::: Given data
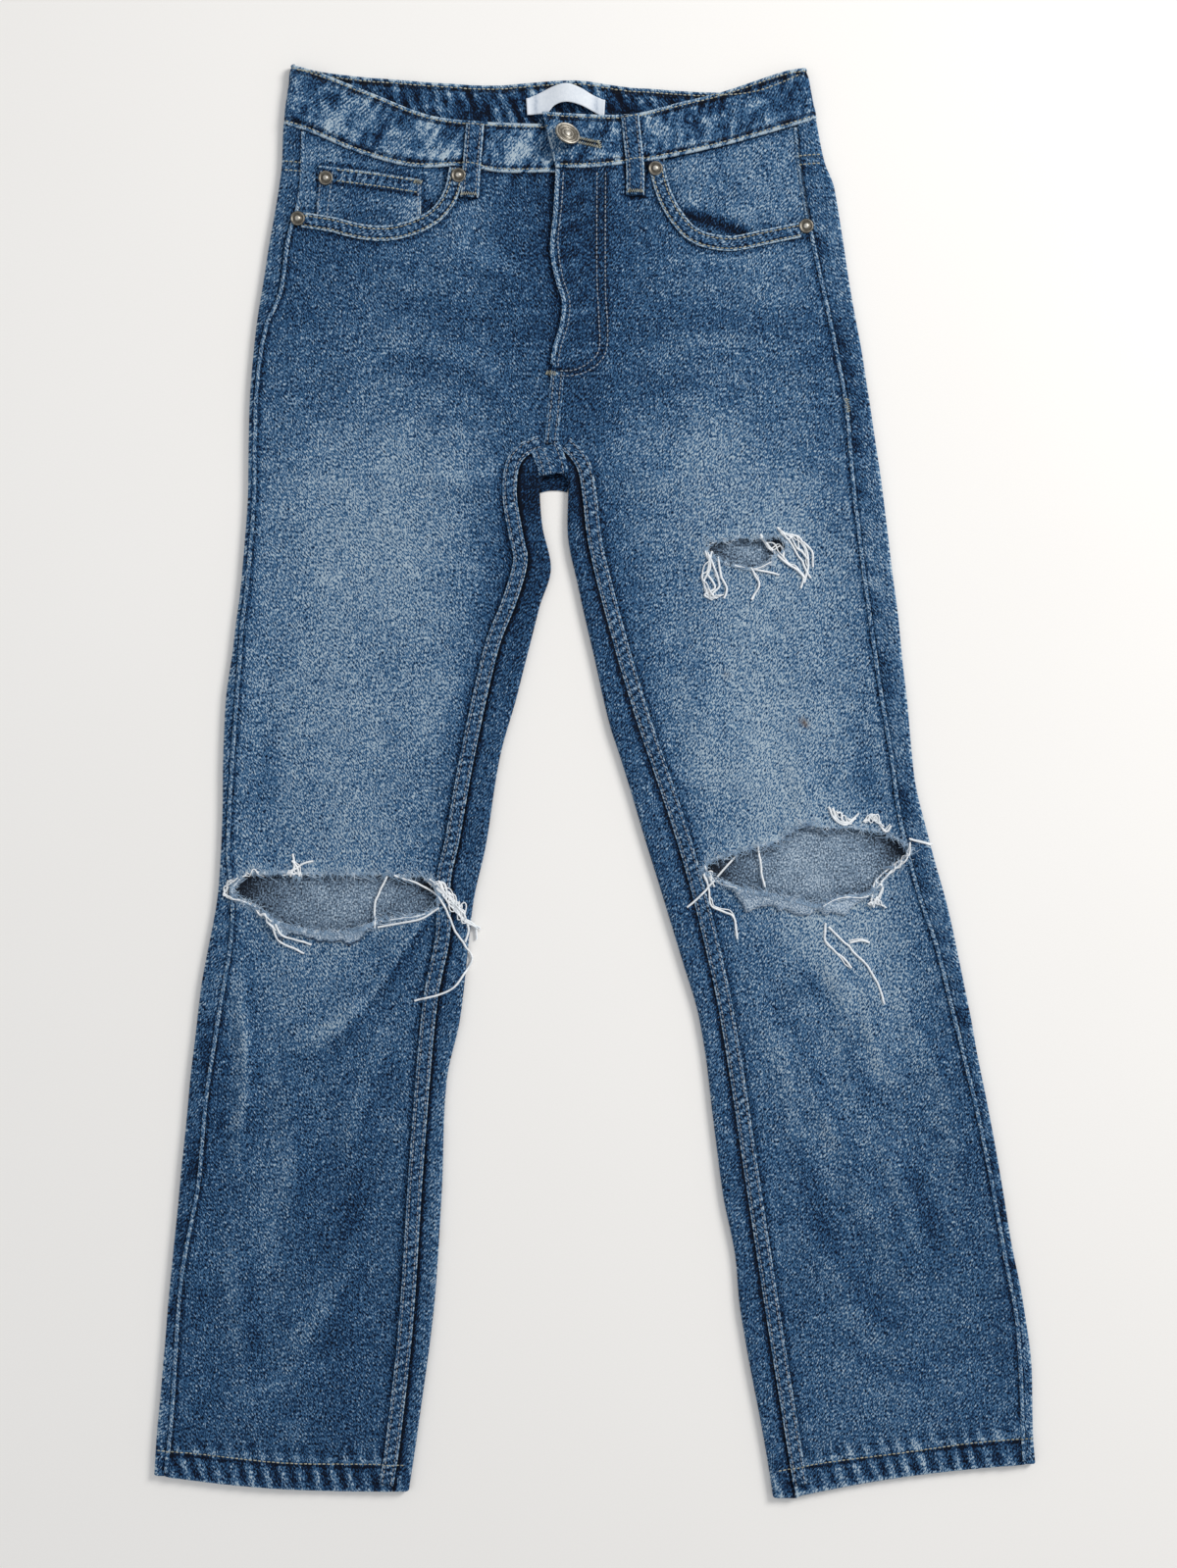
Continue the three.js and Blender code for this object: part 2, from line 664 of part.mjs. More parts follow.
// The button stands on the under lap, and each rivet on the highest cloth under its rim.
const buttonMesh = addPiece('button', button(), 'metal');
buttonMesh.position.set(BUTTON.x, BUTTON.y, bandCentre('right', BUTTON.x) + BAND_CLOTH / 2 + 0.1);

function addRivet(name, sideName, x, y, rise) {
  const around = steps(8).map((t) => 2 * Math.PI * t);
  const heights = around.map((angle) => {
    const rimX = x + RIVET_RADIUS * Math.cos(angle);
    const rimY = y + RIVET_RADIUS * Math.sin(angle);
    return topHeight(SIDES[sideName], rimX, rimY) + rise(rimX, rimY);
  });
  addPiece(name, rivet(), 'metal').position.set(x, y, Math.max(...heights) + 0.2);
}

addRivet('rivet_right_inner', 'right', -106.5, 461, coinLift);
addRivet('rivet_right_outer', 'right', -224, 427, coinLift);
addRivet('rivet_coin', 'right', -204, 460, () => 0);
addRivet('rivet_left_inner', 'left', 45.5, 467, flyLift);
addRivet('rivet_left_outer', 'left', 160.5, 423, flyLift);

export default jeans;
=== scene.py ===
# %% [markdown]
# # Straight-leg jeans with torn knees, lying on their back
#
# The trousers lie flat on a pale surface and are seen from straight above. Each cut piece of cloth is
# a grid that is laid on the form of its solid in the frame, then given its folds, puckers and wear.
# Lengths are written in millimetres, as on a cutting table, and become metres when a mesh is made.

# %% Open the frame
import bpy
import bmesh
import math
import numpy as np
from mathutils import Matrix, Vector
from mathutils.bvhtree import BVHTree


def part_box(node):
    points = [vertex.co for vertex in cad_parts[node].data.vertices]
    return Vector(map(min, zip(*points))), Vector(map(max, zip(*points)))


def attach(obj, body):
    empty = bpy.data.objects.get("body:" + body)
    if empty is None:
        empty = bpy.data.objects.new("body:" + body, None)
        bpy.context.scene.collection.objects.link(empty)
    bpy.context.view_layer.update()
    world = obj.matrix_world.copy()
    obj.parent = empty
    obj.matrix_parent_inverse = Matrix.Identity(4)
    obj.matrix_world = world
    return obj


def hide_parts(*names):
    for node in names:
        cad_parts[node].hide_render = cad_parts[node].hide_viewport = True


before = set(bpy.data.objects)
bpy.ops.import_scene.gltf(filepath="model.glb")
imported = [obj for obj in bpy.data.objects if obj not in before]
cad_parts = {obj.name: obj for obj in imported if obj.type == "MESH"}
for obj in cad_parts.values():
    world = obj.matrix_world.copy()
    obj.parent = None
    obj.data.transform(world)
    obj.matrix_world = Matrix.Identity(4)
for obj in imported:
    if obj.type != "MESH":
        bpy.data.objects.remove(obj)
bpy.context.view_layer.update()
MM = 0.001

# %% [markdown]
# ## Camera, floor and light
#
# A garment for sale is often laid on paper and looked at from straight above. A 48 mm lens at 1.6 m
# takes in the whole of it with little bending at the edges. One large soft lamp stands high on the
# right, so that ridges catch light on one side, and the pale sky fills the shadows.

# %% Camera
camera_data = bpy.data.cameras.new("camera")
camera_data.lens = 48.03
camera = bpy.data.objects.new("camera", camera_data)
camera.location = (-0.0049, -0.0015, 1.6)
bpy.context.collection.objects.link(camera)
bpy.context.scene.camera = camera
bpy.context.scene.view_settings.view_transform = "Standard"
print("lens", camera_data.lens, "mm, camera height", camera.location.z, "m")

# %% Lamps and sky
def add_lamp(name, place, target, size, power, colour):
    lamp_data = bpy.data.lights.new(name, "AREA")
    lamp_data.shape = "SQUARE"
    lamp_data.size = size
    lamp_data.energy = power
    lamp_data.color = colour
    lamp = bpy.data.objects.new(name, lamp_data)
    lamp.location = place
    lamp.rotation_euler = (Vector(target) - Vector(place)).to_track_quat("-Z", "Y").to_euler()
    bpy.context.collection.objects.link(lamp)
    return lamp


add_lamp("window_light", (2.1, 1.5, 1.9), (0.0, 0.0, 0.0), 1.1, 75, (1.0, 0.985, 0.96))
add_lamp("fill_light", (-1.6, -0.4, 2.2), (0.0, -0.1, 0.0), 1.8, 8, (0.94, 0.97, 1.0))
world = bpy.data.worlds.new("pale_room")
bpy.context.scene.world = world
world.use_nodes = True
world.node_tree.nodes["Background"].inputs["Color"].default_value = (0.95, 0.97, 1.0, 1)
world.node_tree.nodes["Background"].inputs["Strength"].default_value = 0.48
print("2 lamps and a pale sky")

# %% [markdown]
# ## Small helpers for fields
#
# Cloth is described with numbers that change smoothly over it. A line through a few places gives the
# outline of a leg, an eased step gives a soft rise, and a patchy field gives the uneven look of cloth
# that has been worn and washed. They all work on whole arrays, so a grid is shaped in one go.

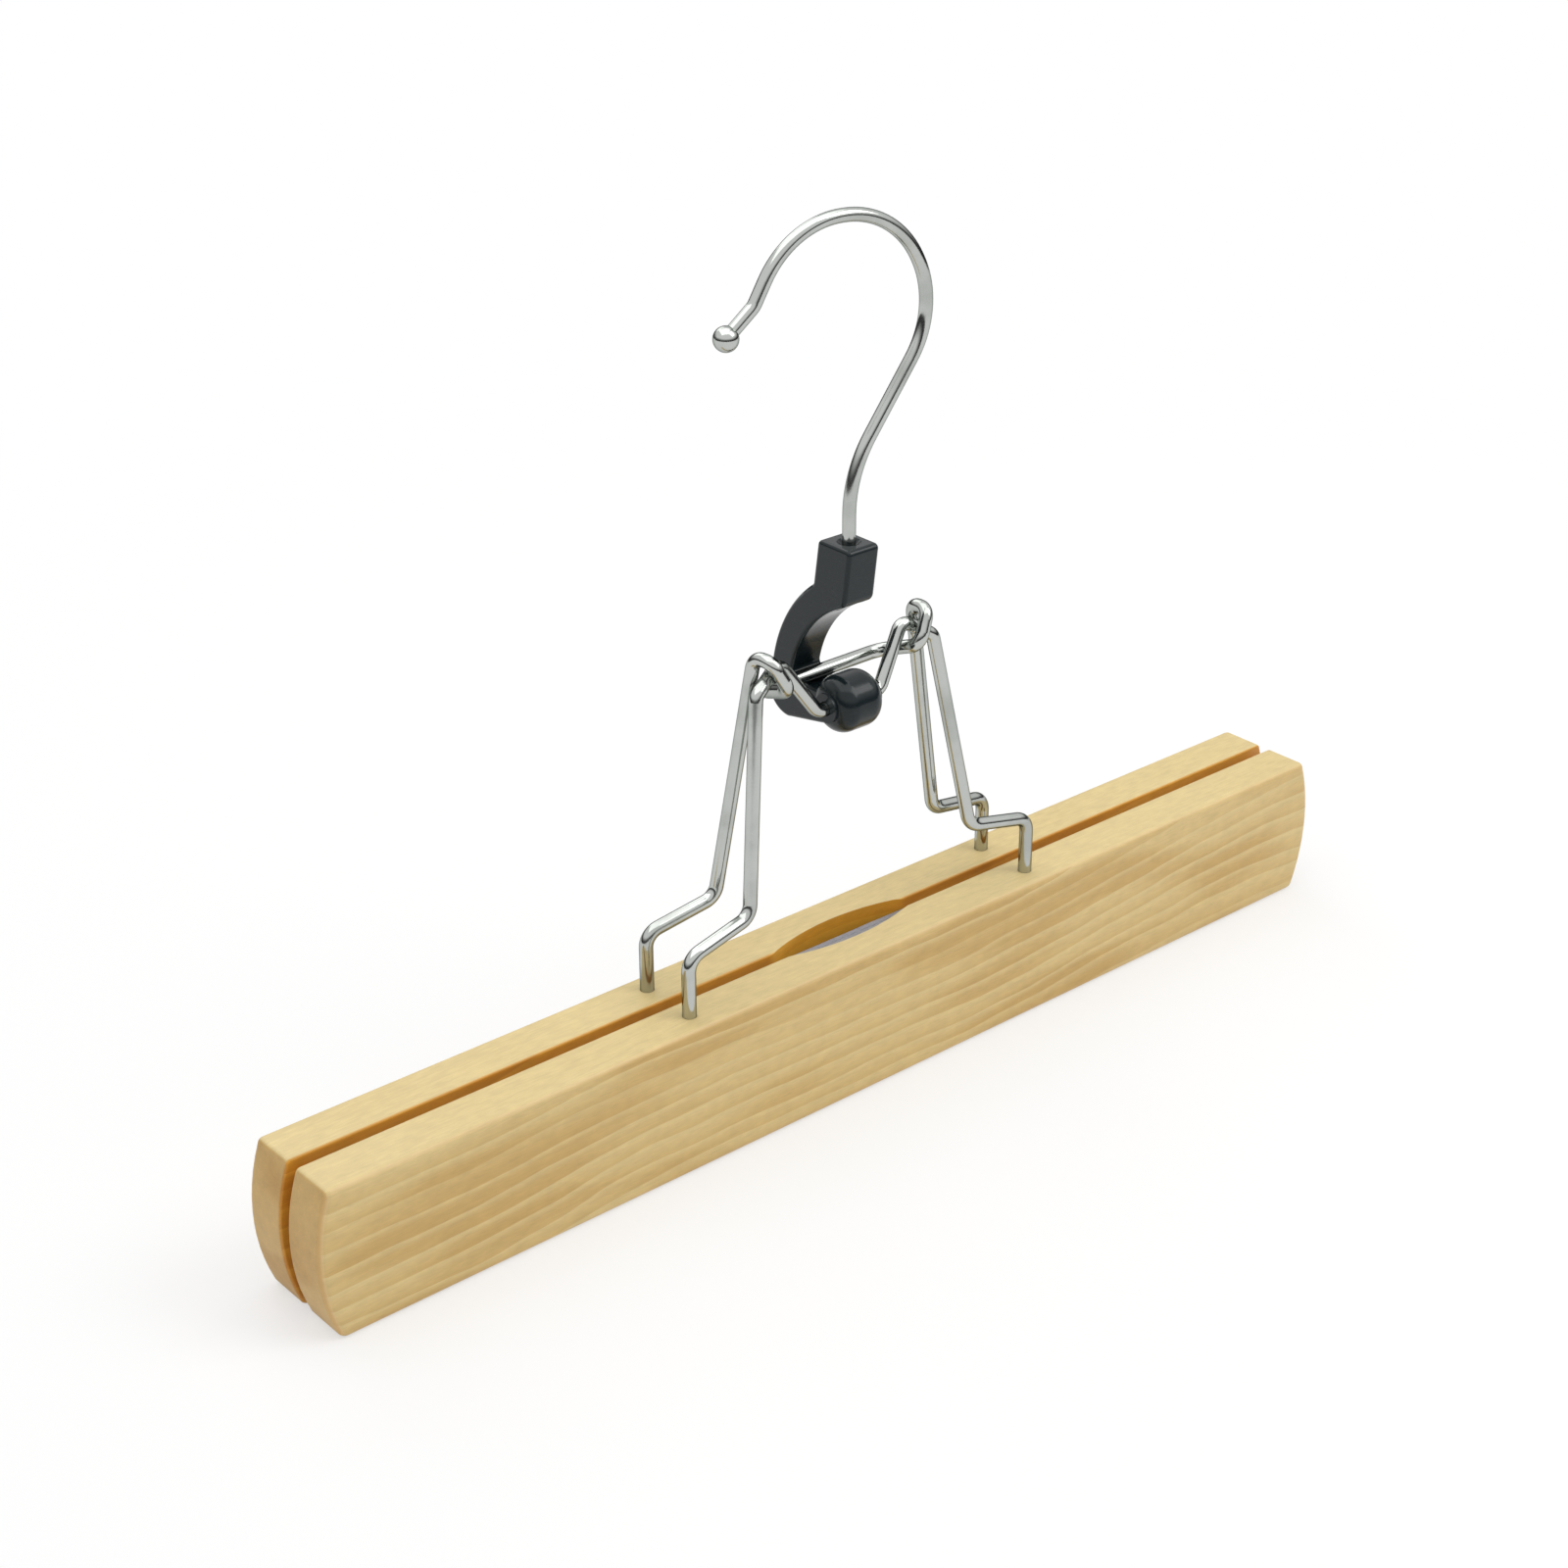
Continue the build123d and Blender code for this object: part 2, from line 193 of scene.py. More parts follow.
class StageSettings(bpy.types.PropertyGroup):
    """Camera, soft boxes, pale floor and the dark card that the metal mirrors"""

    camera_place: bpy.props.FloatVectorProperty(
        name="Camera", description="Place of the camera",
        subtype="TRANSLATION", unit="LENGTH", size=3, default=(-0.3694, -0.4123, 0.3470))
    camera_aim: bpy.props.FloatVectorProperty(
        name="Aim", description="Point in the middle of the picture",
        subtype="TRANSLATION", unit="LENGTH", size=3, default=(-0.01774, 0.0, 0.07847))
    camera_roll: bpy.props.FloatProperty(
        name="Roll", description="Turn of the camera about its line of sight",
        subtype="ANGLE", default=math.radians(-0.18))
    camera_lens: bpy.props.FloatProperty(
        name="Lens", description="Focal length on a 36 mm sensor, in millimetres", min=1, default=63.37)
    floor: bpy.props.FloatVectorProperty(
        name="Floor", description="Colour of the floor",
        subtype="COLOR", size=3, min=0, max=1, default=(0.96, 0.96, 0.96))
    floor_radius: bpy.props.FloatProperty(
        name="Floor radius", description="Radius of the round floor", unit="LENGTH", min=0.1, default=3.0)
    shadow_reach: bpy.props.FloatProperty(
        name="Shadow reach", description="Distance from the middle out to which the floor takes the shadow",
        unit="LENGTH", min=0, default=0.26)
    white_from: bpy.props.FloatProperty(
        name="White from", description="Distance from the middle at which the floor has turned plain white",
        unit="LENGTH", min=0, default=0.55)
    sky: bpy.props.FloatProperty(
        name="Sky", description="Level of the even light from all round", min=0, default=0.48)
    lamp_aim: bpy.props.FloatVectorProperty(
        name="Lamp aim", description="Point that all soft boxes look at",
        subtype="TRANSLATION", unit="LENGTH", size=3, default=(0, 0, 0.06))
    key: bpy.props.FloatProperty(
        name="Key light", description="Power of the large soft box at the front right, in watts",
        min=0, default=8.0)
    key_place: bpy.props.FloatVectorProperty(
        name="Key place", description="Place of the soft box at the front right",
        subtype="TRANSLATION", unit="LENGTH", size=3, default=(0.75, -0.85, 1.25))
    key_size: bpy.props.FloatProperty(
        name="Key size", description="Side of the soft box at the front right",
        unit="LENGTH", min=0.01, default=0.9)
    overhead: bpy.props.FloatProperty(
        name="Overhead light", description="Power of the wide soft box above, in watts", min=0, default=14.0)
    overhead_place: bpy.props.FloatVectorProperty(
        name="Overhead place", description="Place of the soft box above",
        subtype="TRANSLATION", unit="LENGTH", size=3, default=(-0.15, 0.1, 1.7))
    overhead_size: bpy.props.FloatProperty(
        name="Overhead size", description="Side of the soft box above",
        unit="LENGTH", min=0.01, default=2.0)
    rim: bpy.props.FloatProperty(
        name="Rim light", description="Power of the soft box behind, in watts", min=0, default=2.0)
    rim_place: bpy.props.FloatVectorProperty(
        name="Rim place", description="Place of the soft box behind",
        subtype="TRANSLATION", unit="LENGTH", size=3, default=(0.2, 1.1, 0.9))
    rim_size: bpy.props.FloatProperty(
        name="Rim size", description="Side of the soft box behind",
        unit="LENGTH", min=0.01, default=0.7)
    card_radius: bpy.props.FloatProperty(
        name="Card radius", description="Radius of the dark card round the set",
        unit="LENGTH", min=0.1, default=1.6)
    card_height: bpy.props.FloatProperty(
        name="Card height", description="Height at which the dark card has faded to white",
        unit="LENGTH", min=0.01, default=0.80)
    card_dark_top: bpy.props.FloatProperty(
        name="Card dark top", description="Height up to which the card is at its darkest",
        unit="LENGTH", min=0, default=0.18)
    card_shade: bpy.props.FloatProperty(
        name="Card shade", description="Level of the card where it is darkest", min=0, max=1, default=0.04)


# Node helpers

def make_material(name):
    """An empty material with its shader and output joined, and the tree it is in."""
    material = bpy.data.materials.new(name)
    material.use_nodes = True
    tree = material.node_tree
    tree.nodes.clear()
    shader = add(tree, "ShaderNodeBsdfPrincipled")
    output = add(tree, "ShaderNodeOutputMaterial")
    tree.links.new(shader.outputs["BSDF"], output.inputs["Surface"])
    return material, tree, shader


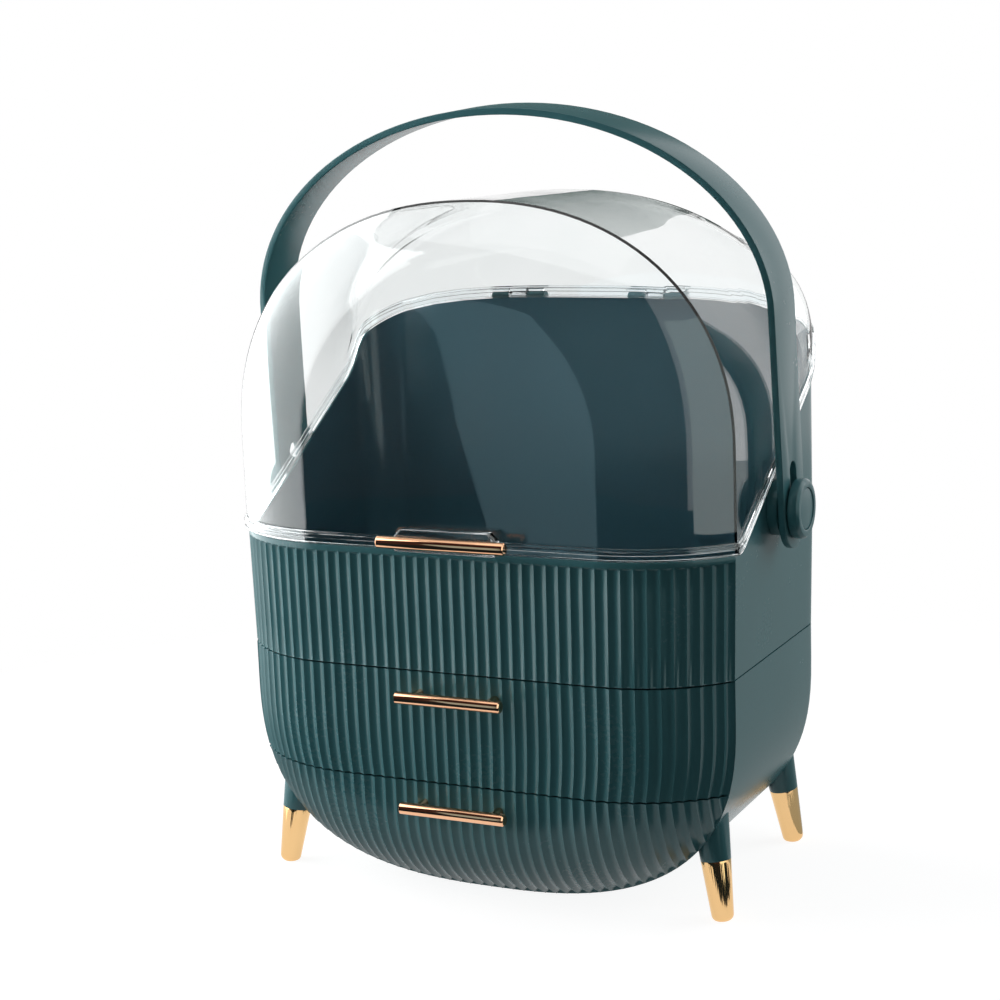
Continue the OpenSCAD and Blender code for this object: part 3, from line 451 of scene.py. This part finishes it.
::::::
What is needed: Give back the listing exactly, please, from its first line to the line containing "BAND_CLOTH / 2 + 0.1);", inclusive, and nothing past that line.

Output below:
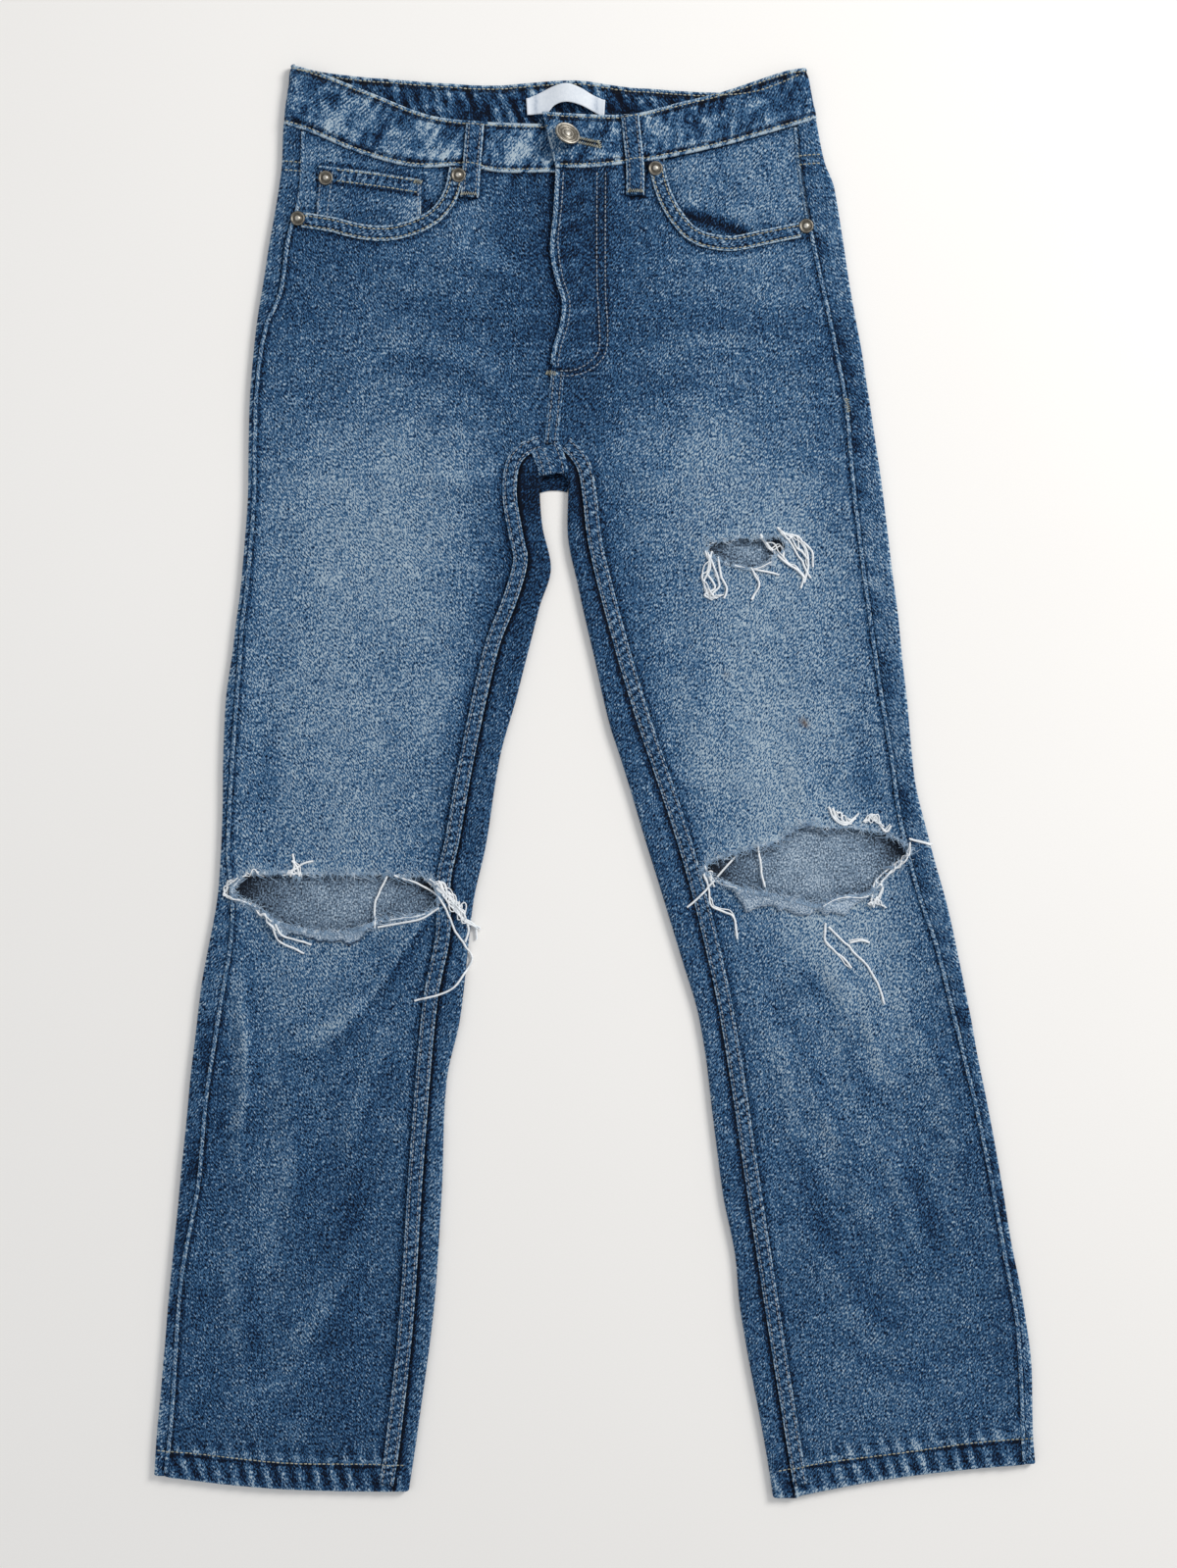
Continue the three.js and Blender code for this object: part 2, from line 664 of part.mjs. More parts follow.
// The button stands on the under lap, and each rivet on the highest cloth under its rim.
const buttonMesh = addPiece('button', button(), 'metal');
buttonMesh.position.set(BUTTON.x, BUTTON.y, bandCentre('right', BUTTON.x) + BAND_CLOTH / 2 + 0.1);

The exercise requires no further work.